La scelta del cane delle praterie per i suoi studi è stata dettata dalla particolarità del loro linguaggio, spiega alla rivista The Atlantic il professore:

“Tra loro usano il più sofisticato linguaggio animale mai codificato”, ha raccontato il professor Slobodchikoff al magazine The Atlantic, “hanno fonemi simili alle parole, li combinano tra loro, usano quello che potremmo definire un chiacchiericcio sociale”.
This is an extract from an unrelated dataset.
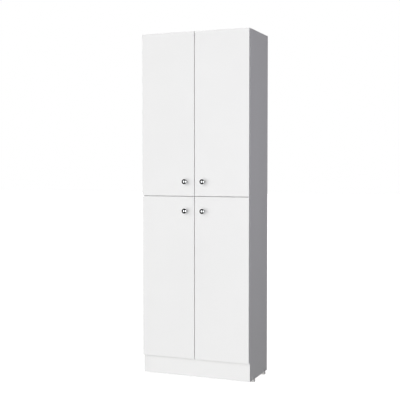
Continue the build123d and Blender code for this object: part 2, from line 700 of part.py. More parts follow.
for row, base in door_base.items():
    for side, hand in hands.items():
        where = f"{row}_{side}"
        cups = [(-hand * (half_width - cup_u), z) for z in rows[row]]
        screws = [(-hand * (half_width - cup_u - cup_screw_offset), z + step)
                  for z in rows[row]
                  for step in (-cup_screw_spacing / 2, cup_screw_spacing / 2)]
        knob_point = (-hand * knob_x, knob_levels[row])

        with BuildPart() as door:
            with BuildSketch(back_of_door):
                with Locations((-hand * (between_doors / 2 + door_width / 2),
                                base + door_height / 2)):
                    Rectangle(door_width, door_height)
            extrude(amount=-door_thickness)
            fillet(door.edges(), door_edge)
            with BuildSketch(back_of_door):
                with Locations(*cups):
                    Circle(cup_radius)
            extrude(amount=-cup_depth, mode=Mode.SUBTRACT)
            with BuildSketch(back_of_door):
                with Locations(*screws):
                    Circle(cup_screw_radius)
            extrude(amount=-cup_screw_depth, mode=Mode.SUBTRACT)
            with BuildSketch(back_of_door):
                with Locations(knob_point):
                    Circle(knob_screw_radius + fit)
            extrude(amount=-door_thickness, mode=Mode.SUBTRACT)
        door.part.label = f"door_{where}"
        export_step(door.part, f"parts/door_{where}.step")

        with BuildPart() as knob:
            with BuildSketch(Plane(origin=(hand * knob_x, door_front, knob_levels[row]),
                                   x_dir=(1, 0, 0), z_dir=(0, 0, 1))):
                with BuildLine():
                    Polyline((0, 0), (knob_foot, 0), (knob_foot, -knob_foot_height))
                    Spline((knob_foot, -knob_foot_height), (knob_neck, -knob_neck_height),
                           (knob_throat, -throat_height), (knob_face, -rim_back),
                           tangents=((-1, -0.6), (1, -0.45)))
                    ThreePointArc((knob_face, -rim_back),
                                  (knob_radius, -face_edge + knob_rim / 2),
                                  (knob_face, -face_edge))
                    ThreePointArc((knob_face, -face_edge), dome_middle,
                                  (0, -knob_projection))
                    Line((0, -knob_projection), (0, 0))
                make_face()
            revolve(axis=Axis((hand * knob_x, door_front, knob_levels[row]), (0, 1, 0)))
            with BuildSketch(back_of_door.offset(-door_thickness)):
                with Locations(knob_point):
                    Circle(knob_screw_radius + fit)
            extrude(amount=-(knob_screw_reach + knob_hole_spare), mode=Mode.SUBTRACT)
        knob.part.label = f"knob_{where}"
        export_step(knob.part, f"parts/knob_{where}.step")

        with BuildPart() as knob_screw:
            with Locations(facing((hand * knob_x, door_back, knob_levels[row]),
                                  (0, 1, 0))):
                add(knob_screw_blank)
        knob_screw.part.label = f"knob_screw_{where}"
        export_step(knob_screw.part, f"parts/knob_screw_{where}.step")

        with BuildPart() as door_buffers:
            levels = {"lower": (bottom_z + board / 2, base + door_height - buffer_level),
                      "upper": (base + buffer_level, top_z - board / 2)}[row]
            with BuildSketch(back_of_door):
                with Locations(*[(-hand * (between_doors / 2 + buffer_inset), z)
                                 for z in levels]):
                    Circle(buffer_radius)
            extrude(amount=buffer_thickness)
            fillet(door_buffers.edges().group_by(Axis.Y)[-1], buffer_round)
        door_buffers.part.label = f"door_buffers_{where}"
        export_step(door_buffers.part, f"parts/door_buffers_{where}.step")

        with BuildPart() as hinge_cups:
            with BuildSketch(back_of_door):
                with Locations(*cups):
                    Circle(cup_radius - fit)
            extrude(amount=-(cup_depth - fit))
            with BuildSketch(back_of_door):
                with Locations(*cups):
                    Circle(cup_radius)
                    with Locations((hand * (cup_ear_start + cup_ear_width / 2), 0)):
                        RectangleRounded(cup_ear_width, 2 * cup_ear_reach, cup_ear_corner)
            extrude(amount=cup_flange)
            with BuildSketch(back_of_door.offset(cup_flange)):
                with Locations(*cups):
                    Circle(cup_inner)
            extrude(amount=-(cup_flange + cup_depth - fit - cup_floor),
                    mode=Mode.SUBTRACT)
            with BuildSketch(back_of_door):
                with Locations(*screws):
                    Circle(cup_screw_radius + fit)
            extrude(amount=cup_flange, mode=Mode.SUBTRACT)
            for z in rows[row]:
                with BuildSketch(Plane.XY.offset(z - pin_half)):
                    with Locations(plan(hand, *link_pivot_door)):
                        Circle(pivot_door_radius)
                extrude(amount=2 * pin_half)
        hinge_cups.part.label = f"hinge_cups_{where}"
        export_step(hinge_cups.part, f"parts/hinge_cups_{where}.step")

        with BuildPart() as cup_screws:
            with Locations(*[facing((-x, door_back + cup_flange, z), (0, 1, 0))
                             for x, z in screws]):
                add(cup_screw_blank)
        cup_screws.part.label = f"cup_screws_{where}"
        export_step(cup_screws.part, f"parts/cup_screws_{where}.step")

        with BuildPart() as hinge_links:
            for z in rows[row]:
                with BuildSketch(Plane.XY.offset(z - link_half_width)):
                    for start, stop in ((link_pivot_door, link_bend),
                                        (link_bend, link_corner)):
                        Polygon(*[plan(hand, u, v) for u, v in
                                  bar_points(start, stop, link_thickness / 2)],
                                align=None)
                    with Locations(plan(hand, *link_bend), plan(hand, *link_corner)):
                        Circle(link_thickness / 2)
                    with Locations(plan(hand, *link_pivot_door)):
                        Circle(link_eye_door)
                    with Locations(plan(hand, *link_pivot_side)):
                        Circle(link_eye_side)
                    with Locations(plan(hand, *link_pivot_door)):
                        Circle(pivot_door_radius + fit, mode=Mode.SUBTRACT)
                    with Locations(plan(hand, *link_pivot_side)):
                        Circle(pivot_side_radius + fit, mode=Mode.SUBTRACT)
                extrude(amount=2 * link_half_width)
        hinge_links.part.label = f"hinge_links_{where}"
        export_step(hinge_links.part, f"parts/hinge_links_{where}.step")
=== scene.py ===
import json
import math

import bpy
from bpy.props import FloatProperty, FloatVectorProperty, IntProperty, PointerProperty
from bpy.types import Operator, Panel, PropertyGroup
from mathutils import Euler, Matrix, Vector


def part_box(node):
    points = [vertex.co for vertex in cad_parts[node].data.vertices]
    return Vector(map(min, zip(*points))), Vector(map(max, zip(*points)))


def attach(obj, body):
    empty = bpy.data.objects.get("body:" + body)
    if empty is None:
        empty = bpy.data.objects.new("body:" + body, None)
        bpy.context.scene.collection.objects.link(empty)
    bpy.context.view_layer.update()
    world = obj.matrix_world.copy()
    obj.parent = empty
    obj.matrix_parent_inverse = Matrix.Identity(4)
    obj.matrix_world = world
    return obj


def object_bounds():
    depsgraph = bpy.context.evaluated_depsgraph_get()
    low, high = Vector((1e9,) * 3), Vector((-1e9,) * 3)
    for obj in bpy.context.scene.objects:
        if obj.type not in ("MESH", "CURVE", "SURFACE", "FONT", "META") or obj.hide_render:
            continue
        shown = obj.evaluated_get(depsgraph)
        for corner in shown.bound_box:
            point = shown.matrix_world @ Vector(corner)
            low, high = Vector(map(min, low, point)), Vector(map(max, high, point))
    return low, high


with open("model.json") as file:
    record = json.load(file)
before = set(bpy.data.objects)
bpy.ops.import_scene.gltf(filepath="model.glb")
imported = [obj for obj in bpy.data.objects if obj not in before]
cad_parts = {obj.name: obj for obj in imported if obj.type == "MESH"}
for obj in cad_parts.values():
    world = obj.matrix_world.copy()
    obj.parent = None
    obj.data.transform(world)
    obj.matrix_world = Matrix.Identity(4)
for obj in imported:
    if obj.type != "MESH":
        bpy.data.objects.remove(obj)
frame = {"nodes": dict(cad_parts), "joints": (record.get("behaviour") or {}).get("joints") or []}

bl_info = {
    "name": "Pantry Cabinet",
    "version": (1, 0, 0),
    "blender": (4, 5, 0),
    "location": "View3D > Sidebar > Cabinet",
    "description": "Finishes, small fittings and studio for a white four-door cabinet",
    "category": "Object",
}

NODES = frame["nodes"]
JOINTS = {joint["name"]: joint for joint in frame["joints"]}
CAD_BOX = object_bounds()
DOORS = ("lower_left", "lower_right", "upper_left", "upper_right")
FIXED_BOARDS = ("bottom_panel", "middle_shelf", "top_panel")
SHELVES = ("shelf_lower_1", "shelf_lower_2", "shelf_upper_1", "shelf_upper_2")
SIDES = ("side_panel_left", "side_panel_right")
FEET = ("foot_front_left", "foot_front_right", "foot_rear_left", "foot_rear_right")
REARWARD = (0, 1, 0)
DOWNWARD = (0, 0, -1)
MM = 0.001

# Most values of a noise texture lie between these two
NOISE_LOW, NOISE_HIGH = 0.3, 0.7
# Cosine between the true and the rounded normal, on an edge and on flat ground
EDGE_COSINE, FLAT_COSINE = 0.80, 0.995
BEVEL_SAMPLES = 6

STEPS_PER_TURN = 16         # of a spring's line
WIRE_RESOLUTION = 3
CAP_STEPS = 40              # faces round a cap
CAP_RIM_STEPS = 6           # in a cap's rounded rim
SMALLEST_RADIUS = 1e-7      # below this a turned profile meets its axis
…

I cani delle praterie poi riescono a comunicare tra di loro attraverso degli “allarmi”che definiscono il tipo di predatore che si avvicina alle loro tane. Coyote, cane o uomo, grande o piccolo, bianco o nero. Tipo, taglia e colore vengono comunicati negli allarmi sociali che diramano, allarmi che dimostrano la complessità del sistema sociale di questi animali:

“Personalmente penso che balene, delfini e scimmie abbiano un linguaggio molto sofisticato, ma ancora non abbiamo trovato il modo di codificarlo. Con i cani della prateria è stato invece possibile. Mi ci sono imbattuto quasi per caso, studiando il loro sistema sociale, sistema molto complesso. Usano “chiamate d’allarme” quando vedono un predatore, e queste sono state per me una sorta di Stele di Rosetta, nel senso che potrei decodificare quali informazioni sono contenute in questi allarmi”.

I cani della prateria hanno poi la caratteristica di vivere in colonie e di rimanere in un luogo:

“Il professore racconta come stiano in vere e proprie città, con circa cento abitanti l’una, come vengano identificati e classificati (uno ad uno), nutriti con semi di girasole (“ne sono ghiotti”), come ogni suono da loro emesso, ogni comportamento venga registrato e studiato.

Una volta osservati  studiati, comprendere il linguaggio e comunicare è compito della macchina dotata di intelligenza artificiale:

“Un mio collega che insegna “computer science” ed io usiamo tecniche di intelligenza artificiale, per creare un archivio di tutte le “chiamate” che fanno, che poi vengono elaborate dal computer e ci vengono restituite in lingua inglese. Possiamo capire il loro linguaggio e anche dire noi qualcosa a loro, sempre attraverso una rielaborazione del computer”.

Per ora la macchina per parlare con gli animali funziona solo con i cani delle praterie, ma secondo Slobodchikoff  entro pochi anni la situazione sarà ben diversa:

“Abbiamo la tecnologia per costruire apparecchi grandi come un telefono cellulare, nel giro di una decina di anni penso che saremo in grado di “parlare” veramente con i nostri cani e i nostri gatti”.